For the NFL, it means actual ownership for the first time in one of the external entities that broadcasts its games, just as that network is ramping up the next phase in its streaming strategy. That’s important for the league, which in recent years has leaned into streaming by spreading out the rights to its games across multiple services.

When the NFL launched its popular Sunday Ticket service in 1994, it did so through one partner, DirecTV, which carried every regular season game and charged consumers between $99 and $139 a season for the full package. Sunday Ticket now sells for between $378 and $480 for the season through YouTube.

The catch is that many regular season games are no longer available with a Sunday Ticket subscription.

The catch is that many regular season games are no longer available with a Sunday Ticket subscription. Fifteen Thursday Night Football games now stream exclusively on Amazon’s Prime Video platform, which costs money to access, and two Christmas Day contests will play on Netflix, which also costs money to access.

With the NFL now fully in bed with ESPN as its new streamer prepares to launch, the league appears to be nodding toward further decoupling games from Sunday Ticket. It’s not absurd to think the future could bring a pay-per-view model in which fans are asked to pony up to stream the games of just one team, or even individual contests, instead of buying one package.

That day could be far off, given that the league’s deal with YouTube runs though the 2029 season, but it’s likely executives have thought about unconventional ways of selling the games to consumers. Former ESPN president John Skipper, who left the network in 2017, argued on a 2023 podcast that “the single best way I can think of for the NFL to increase their annual revenue take for their clubs, is to make the Super Bowl a Pay-Per-View event.” He suggested that the NFL could charge viewers up to $250 to watch the Super Bowl.

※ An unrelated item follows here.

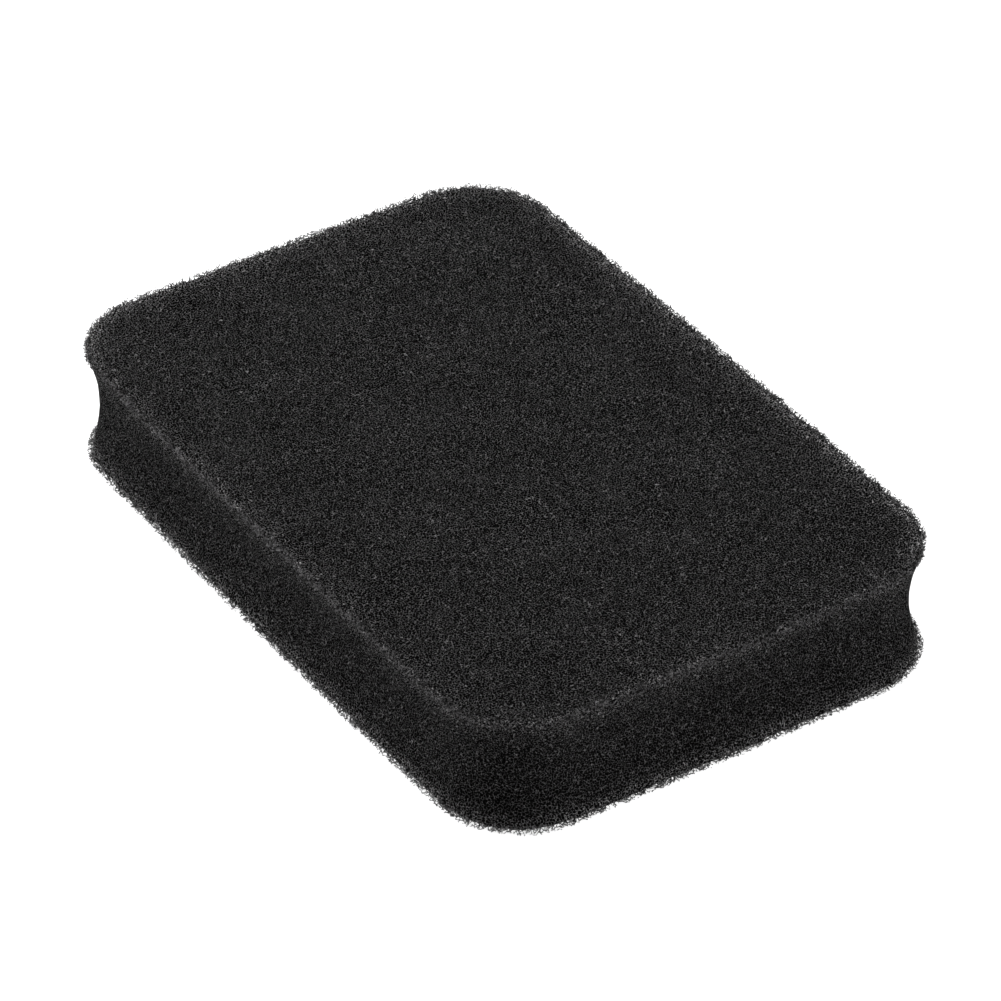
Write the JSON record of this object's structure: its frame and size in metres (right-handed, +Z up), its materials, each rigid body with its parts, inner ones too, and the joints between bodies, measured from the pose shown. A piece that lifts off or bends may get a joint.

That’s what lands us back at boxing. Decades ago, heavyweight prize fighters, not quarterbacks, were the singular superstars of American sports. Several factors contributed to the sport’s decline, but one of the reasons was that, beginning in the 1980s, the promoters who ran the sport largely eschewed a free broadcast audience in favor of major pay-per-view events. That forced fans to make a choice between sports they could regularly watch for free and paying between $50 and $100 for pay-per-view events.

The irony here is that the Saudi boxing promoter Turki Alalshikh, currently considered the most innovative promoter in the sport, recently announced a partnership with the streamer DAZN under which none of his future fights will be offered on a pay-per-view basis. Viewers will have to subscribe to DAZN, though. That means for as little as $19.99 per month, fans will get an all-you-can-eat boxing option.

“The PPV model has damaged boxing,” Alalshikh said.

Nothing is certain, but the recent moves suggest the NFL might soon tread a similar path. Fans already are required to purchase multiple subscriptions if they want to watch all the games. If it isn’t careful, the NFL could soon find itself with something like a pay-per-view system.

That wouldn’t just hurt fans; it would also hurt football.